## Start PROVIDED MATERIAL

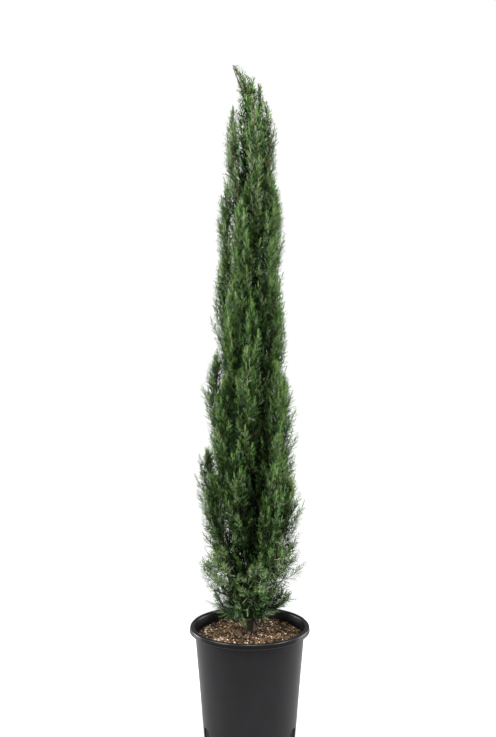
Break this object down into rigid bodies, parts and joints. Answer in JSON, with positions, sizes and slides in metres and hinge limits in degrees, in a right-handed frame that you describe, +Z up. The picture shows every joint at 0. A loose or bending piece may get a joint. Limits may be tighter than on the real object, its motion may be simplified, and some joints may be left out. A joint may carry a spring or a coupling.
{
  "type": "potted italian cypress tree",
  "caption": "Young italian cypress with a narrow flame-shaped crown of upright plumes, growing in a round black nursery pot.",
  "frame": {"origin": "centre of the pot's flat underside, which the plant stands on", "axes": "+Z up along the trunk, -Y towards the front, +X to the right of someone looking at the front; the leader nods towards -X"},
  "size_m": [0.28, 0.28, 1.557],
  "materials": {
    "pot": "semi-gloss black moulded plastic",
    "potting_mix": "rough brown bark mix with pale perlite and chips",
    "bark": "thin brown bark, finely furrowed lengthwise",
    "foliage": "matt dark green scale leaves in fine sprays",
    "juvenile_foliage": "matt blue-green juvenile leaves"
  },
  "bodies": {
    "root": {"bough_1": "bark", "bough_2": "bark", "bough_3": "bark", "bough_4": "bark", "bough_5": "bark", "bough_6": "bark", "bough_7": "bark", "foot_sprig_1": "juvenile_foliage", "foot_sprig_2": "juvenile_foliage", "foot_sprig_3": "juvenile_foliage", "foot_sprig_4": "juvenile_foliage", "foot_sprig_5": "juvenile_foliage", "high_plume_1": "foliage", "high_plume_2": "foliage", "high_plume_3": "foliage", "high_plume_4": "foliage", "high_plume_5": "foliage", "leader_plume": "foliage", "leader_sprig_1": "foliage", "leader_sprig_2": "foliage", "low_plume_1": "foliage", "low_plume_2": "foliage", "low_plume_3": "foliage", "low_plume_4": "foliage", "low_plume_5": "foliage", "low_plume_6": "foliage", "low_plume_7": "foliage", "low_plume_8": "foliage", "middle_plume_1": "foliage", "middle_plume_2": "foliage", "middle_plume_3": "foliage", "middle_plume_4": "foliage", "middle_plume_5": "foliage", "middle_plume_6": "foliage", "middle_plume_7": "foliage", "middle_plume_8": "foliage", "pot": "pot", "skirt_plume_1": "foliage", "skirt_plume_2": "foliage", "skirt_plume_3": "foliage", "skirt_plume_4": "foliage", "skirt_plume_5": "foliage", "skirt_plume_6": "foliage", "skirt_plume_7": "foliage", "skirt_plume_8": "foliage", "soil": "potting_mix", "top_plume_1": "foliage", "top_plume_2": "foliage", "top_plume_3": "foliage", "top_plume_4": "foliage", "top_plume_5": "foliage", "top_plume_6": "foliage", "trunk": "bark", "upper_plume_1": "foliage", "upper_plume_2": "foliage", "upper_plume_3": "foliage", "upper_plume_4": "foliage", "upper_plume_5": "foliage", "upper_plume_6": "foliage", "upper_plume_7": "foliage"}
  },
  "joints": []
}
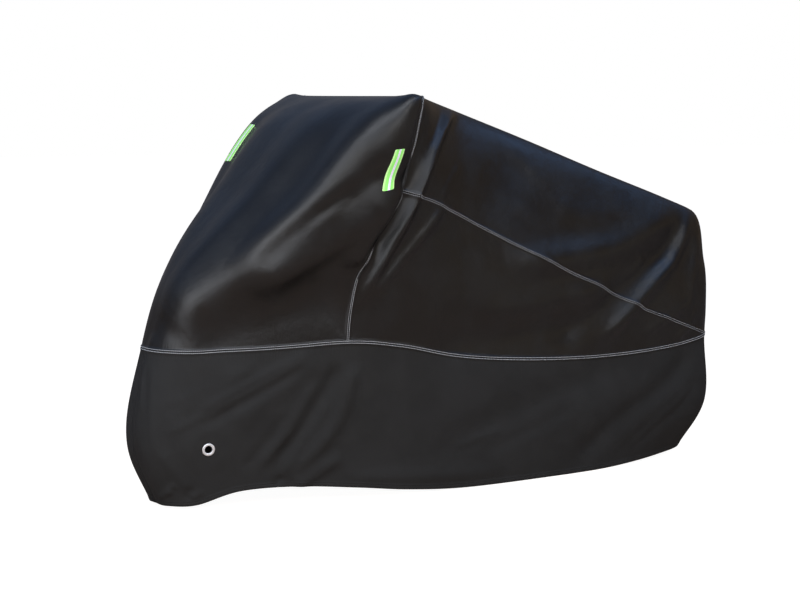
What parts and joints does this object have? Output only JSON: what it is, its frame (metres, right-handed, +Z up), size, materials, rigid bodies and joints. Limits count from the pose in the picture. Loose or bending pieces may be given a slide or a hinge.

## End PROVIDED MATERIAL

## WORK TO COMPLETE
Copy every line above that holds the word "JSON".

## EXPECTED ANSWER
Break this object down into rigid bodies, parts and joints. Answer in JSON, with positions, sizes and slides in metres and hinge limits in degrees, in a right-handed frame that you describe, +Z up. The picture shows every joint at 0. A loose or bending piece may get a joint. Limits may be tighter than on the real object, its motion may be simplified, and some joints may be left out. A joint may carry a spring or a coupling.
What parts and joints does this object have? Output only JSON: what it is, its frame (metres, right-handed, +Z up), size, materials, rigid bodies and joints. Limits count from the pose in the picture. Loose or bending pieces may be given a slide or a hinge.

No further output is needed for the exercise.